GIVEN MATERIAL
##########

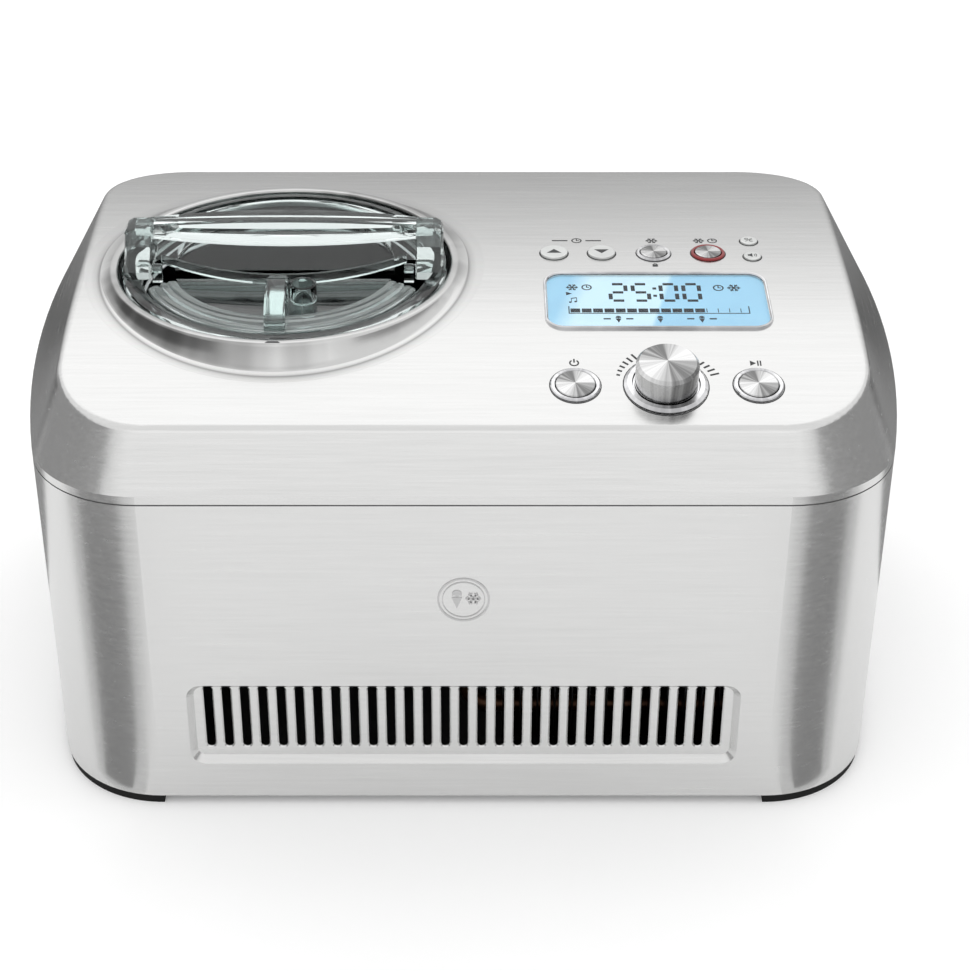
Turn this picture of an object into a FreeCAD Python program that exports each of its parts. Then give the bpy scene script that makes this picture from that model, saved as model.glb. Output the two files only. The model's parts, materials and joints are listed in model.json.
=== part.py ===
import FreeCAD, Part
import math
import os
import Sketcher

# Compressor ice cream maker, in millimetres. +X right, +Y back, +Z up.
# The origin is on the table under the middle of the body.

os.makedirs("parts", exist_ok=True)
doc = FreeCAD.newDocument("ice_cream_maker")
sheet = doc.addObject("Spreadsheet::Sheet", "dims")

DRIVING_SIZES = {
    # body shell, seen from above
    "half_width": 201.6,
    "half_depth": 132.3,
    "widest_y": 30.0,
    "side_radius": 576.0,
    "corner_radius": 51.0,
    "sheet_steel": 1.2,
    # heights of the shell
    "foot_height": 4.6,
    "wrap_top": 163.2,
    "seam_gap": 0.7,
    "lip_top": 167.8,
    # crowned top plateau
    "crest_y": 16.5,
    "crest_z": 213.2,
    "crown_radius": 543.8,
    "hood_top": 225.0,
    "hood_half_width": 168.0,
    "hood_front": -110.4,
    "hood_back": 114.9,
    "hood_side_radius": 9000.0,
    "hood_corner": 38.0,
    "fold_radius": 4.0,
    # pressed vent in the front wall
    "vent_half_width": 124.0,
    "vent_bottom": 23.5,
    "vent_top": 68.0,
    "vent_depth": 3.0,
    "vent_corner": 7.0,
    "slot_pitch": 8.19,
    "slot_width": 4.0,
    "slot_bottom": 31.2,
    "slot_top": 65.0,
    # bowl axis, chamber and collar
    "bowl_x": -82.0,
    "bowl_y": -3.0,
    "bowl_radius": 73.6,
    "bowl_wall": 1.2,
    "bowl_floor": 90.0,
    "bowl_top": 202.4,
    "chamber_gap": 1.0,
    "chamber_floor": 84.0,
    "collar_bore": 76.0,
    "collar_rim": 81.0,
    "collar_foot": 87.0,
    "collar_top": 214.5,
    "collar_bottom": 197.0,
    # clear lid
    "lid_radius": 74.5,
    "lid_bottom": 203.0,
    "lid_top": 213.6,
    "lid_opening": 66.0,
    "flap_gap": 1.4,
    "grip_top": 234.0,
    "grip_half_length": 73.0,
    "grip_back": 12.0,
    "grip_depth": 12.0,
    "grip_thickness": 12.0,
    "hinge_y": -14.5,
    "hinge_z": 216.0,
    # controls on the plateau
    "button_travel": 1.2,
    "large_button": 8.45,
    "large_ring": 10.7,
    "power_x": 47.7,
    "start_x": 125.9,
    "dial_x": 86.4,
    "lower_row_y": -96.4,
    "dial_radius": 13.5,
    "dial_skirt_radius": 18.0,
    "dial_height": 13.0,
    "small_button": 6.05,
    "small_ring": 7.9,
    "arrow_button": 6.3,
    "tiny_button": 4.0,
    "upper_row_y": 6.3,
    "window_x": 86.65,
    "window_y": -35.75,
    "window_length": 101.3,
    "window_width": 45.7,
    "window_corner": 9.0,
    "board_depth": 16.0,
    # drive train
    "gear_module": 1.5,
    "gear_bottom": 54.0,
    "gear_top": 64.0,
    "train_angle": 60.0,
    # refrigeration
    "pot_x": 112.0,
    "pot_y": 52.0,
    "pot_radius": 50.0,
    "tube_radius": 4.0,
    "coil_rings": 9.0,
    "coil_pitch": 11.5,
    "coil_bottom": 98.0,
    "fin_count": 28.0,
    "fin_pitch": 4.0,
    "fin_first_x": 18.0,
    "fan_x": 73.0,
    "fan_z": 58.0,
    "fan_radius": 36.0,
}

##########

TASK OBJECTIVE
Exactly repeat the lines running from the top of the listing to the line bearing "# The origin", both of those lines included, and only them.

ANSWER TO THIS EXERCISE
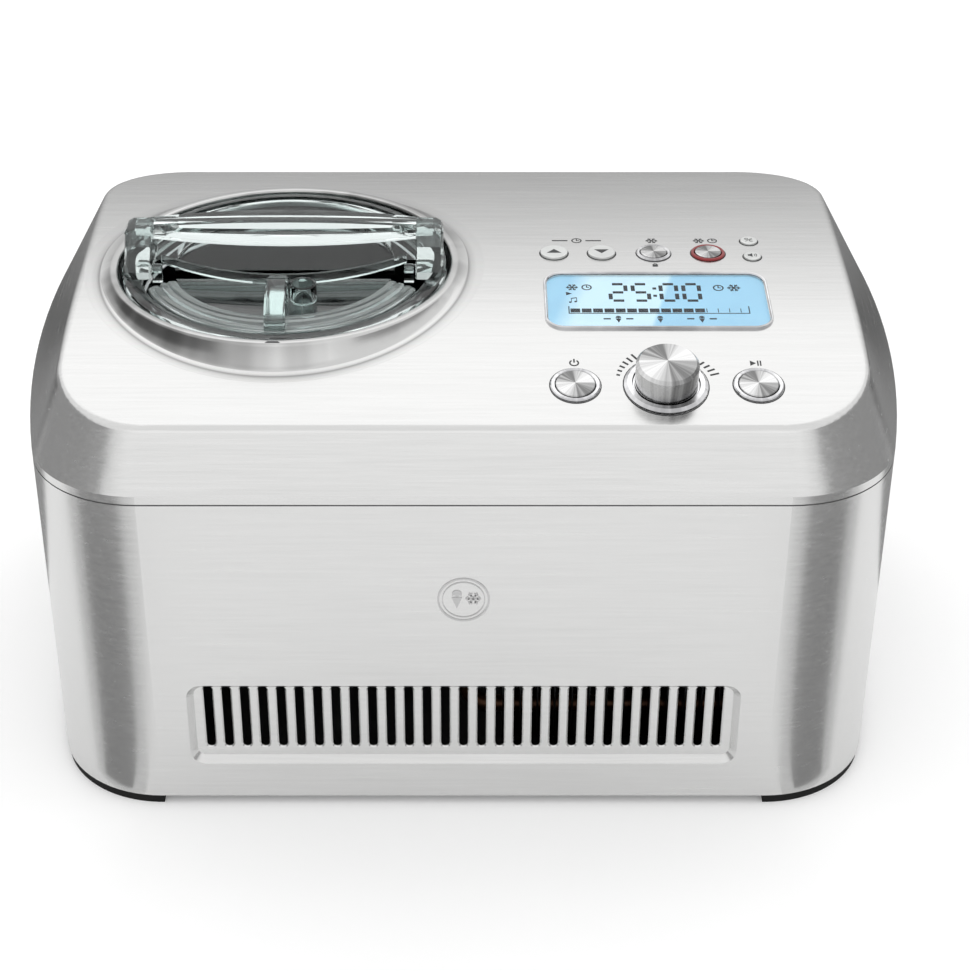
Turn this picture of an object into a FreeCAD Python program that exports each of its parts. Then give the bpy scene script that makes this picture from that model, saved as model.glb. Output the two files only. The model's parts, materials and joints are listed in model.json.
=== part.py ===
import FreeCAD, Part
import math
import os
import Sketcher

# Compressor ice cream maker, in millimetres. +X right, +Y back, +Z up.
# The origin is on the table under the middle of the body.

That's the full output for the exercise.